Marcello Mastroianni as Marcello Rubini in La Dolce Vita (1960)

Marcello, the shell [of a human] with shoes on.

How to Get the Look

Marcello Mastroianni as Marcello Rubini in La Dolce Vita (1960)

Marcello Mastroianni as Marcello Rubini in La Dolce Vita (1960)

Marcello reverses his typical black-suited sartorial formula for the agrodolce finale of La Dolce Vita, wearing an all-white suit with a sporty knitted shirt and dark neckerchief apropos a beachside bacchanal.
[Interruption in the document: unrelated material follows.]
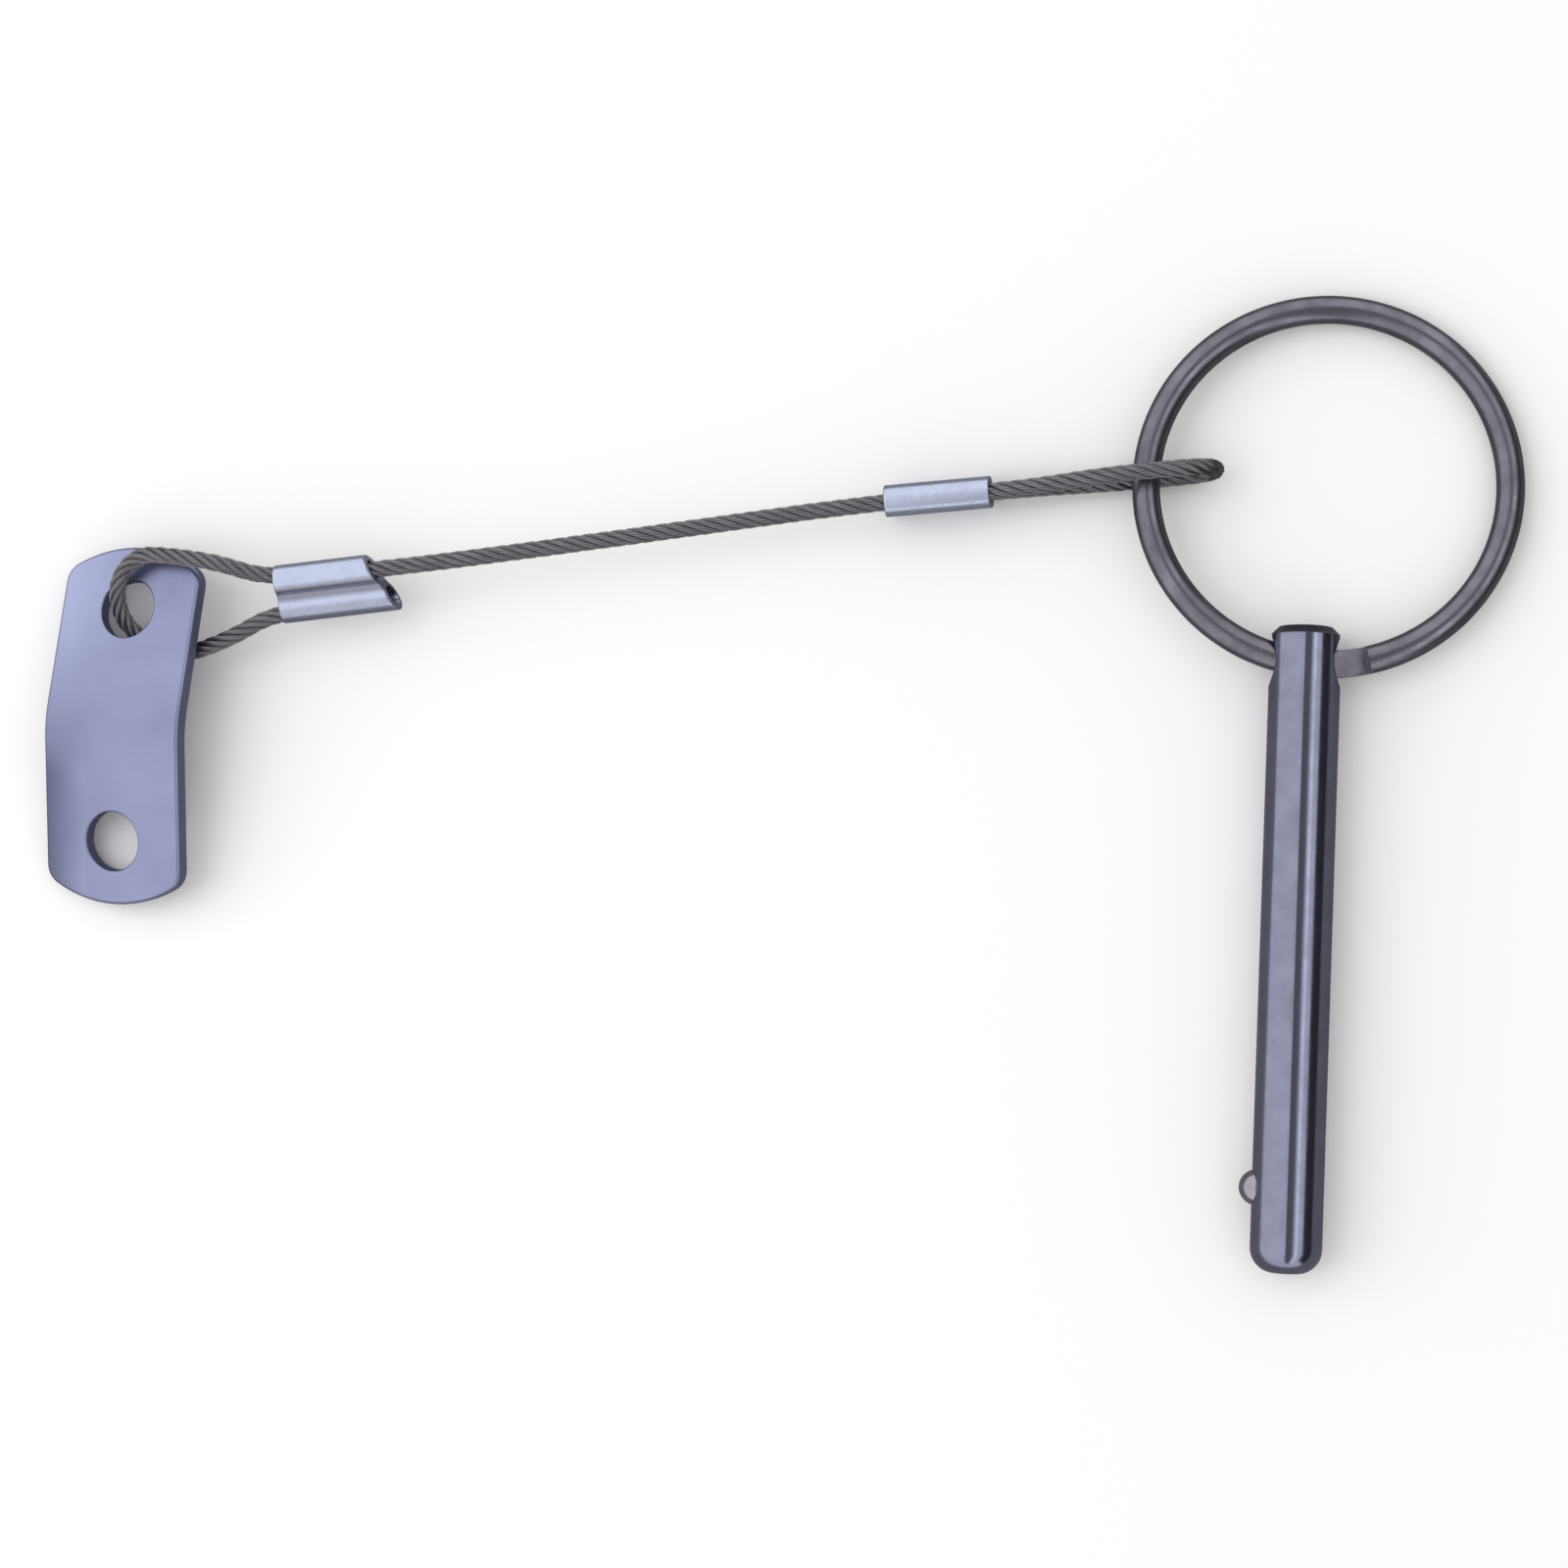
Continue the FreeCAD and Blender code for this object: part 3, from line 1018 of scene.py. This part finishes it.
class PIN_OT_metal(bpy.types.Operator):
    """Finish the pin and its ball"""

    bl_idname = "pin.metal"
    bl_label = "Pin and ball"

    def execute(self, context):
        settings = context.scene.pin_metal
        dress("pin_body", pin_material(settings))
        dress("detent_ball", ball_material(settings))
        return {"FINISHED"}


class PIN_OT_tab(bpy.types.Operator):
    """Finish the mounting tab and the crimp sleeves"""

    bl_idname = "pin.tab"
    bl_label = "Tab and sleeves"

    def execute(self, context):
        settings = context.scene.pin_tab
        dress("mounting_tab", tab_material(settings))
        ring_axis = Vector((-0.994, -0.110, 0.0)).normalized()
        tab_axis = Vector((-0.990, -0.140, 0.0)).normalized()
        for node, axis, upright in (
            ("sleeve_ring_end", ring_axis, True),
            ("sleeve_tab_end", tab_axis, False),
        ):
            dress(node, sleeve_material(settings, node, axis, upright))
        return {"FINISHED"}


class PIN_PT_panel(bpy.types.Panel):
    """Lists the pieces of the pin"""

    bl_idname = "PIN_PT_panel"
    bl_label = "Quick release pin"
    bl_space_type = "VIEW_3D"
    bl_region_type = "UI"
    bl_category = "Quick Pin"

    def draw(self, context):
        for operator in OPERATORS:
            self.layout.operator(operator.bl_idname)
        for name in SETTINGS:
            group = getattr(context.scene, name)
            box = self.layout.box()
            for key in group.__annotations__:
                box.prop(group, key)


SETTINGS = {
    "pin_stage": StageSettings,
    "pin_rope": RopeSettings,
    "pin_ring": RingSettings,
    "pin_spring": SpringSettings,
    "pin_metal": PinSettings,
    "pin_tab": TabSettings,
}
OPERATORS = (PIN_OT_stage, PIN_OT_rope, PIN_OT_ring, PIN_OT_spring, PIN_OT_metal, PIN_OT_tab)
CLASSES = (*SETTINGS.values(), *OPERATORS, PIN_PT_panel)


def register():
    for cls in CLASSES:
        bpy.utils.register_class(cls)
    for name, group in SETTINGS.items():
        setattr(bpy.types.Scene, name, bpy.props.PointerProperty(type=group))


def unregister():
    for name in SETTINGS:
        delattr(bpy.types.Scene, name)
    for cls in reversed(CLASSES):
        bpy.utils.unregister_class(cls)


def main():
    register()
    bpy.ops.pin.stage()
    bpy.ops.pin.rope()
    bpy.ops.pin.ring()
    bpy.ops.pin.spring()
    bpy.ops.pin.metal()
    bpy.ops.pin.tab()


if __name__ == "__main__":
    main()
  • White gabardine tailored Brioni suit:
    • Single-breasted 2-button jacket with notch lapels, welted “barchetta”-style breast pocket, straight jetted hip pockets, 3-button cuffs, and double vents
    • Double forward-pleated trousers with belt loops, button fly, on-seam side pockets, and plain-hemmed bottoms
  • Dark knitted long-sleeved polo shirt with large collar, 2-button V-shaped placket, and double/French cuffs
  • Black sheer neckerchief
  • Brown leather penny loafers
  • Dark ribbed cotton voile socks

Do Yourself a Favor and…

Check out the movie, and read more about the style of La Dolce Vita at The Rake.

The Quote

I could keep you entertained for a week, but you must do as I say.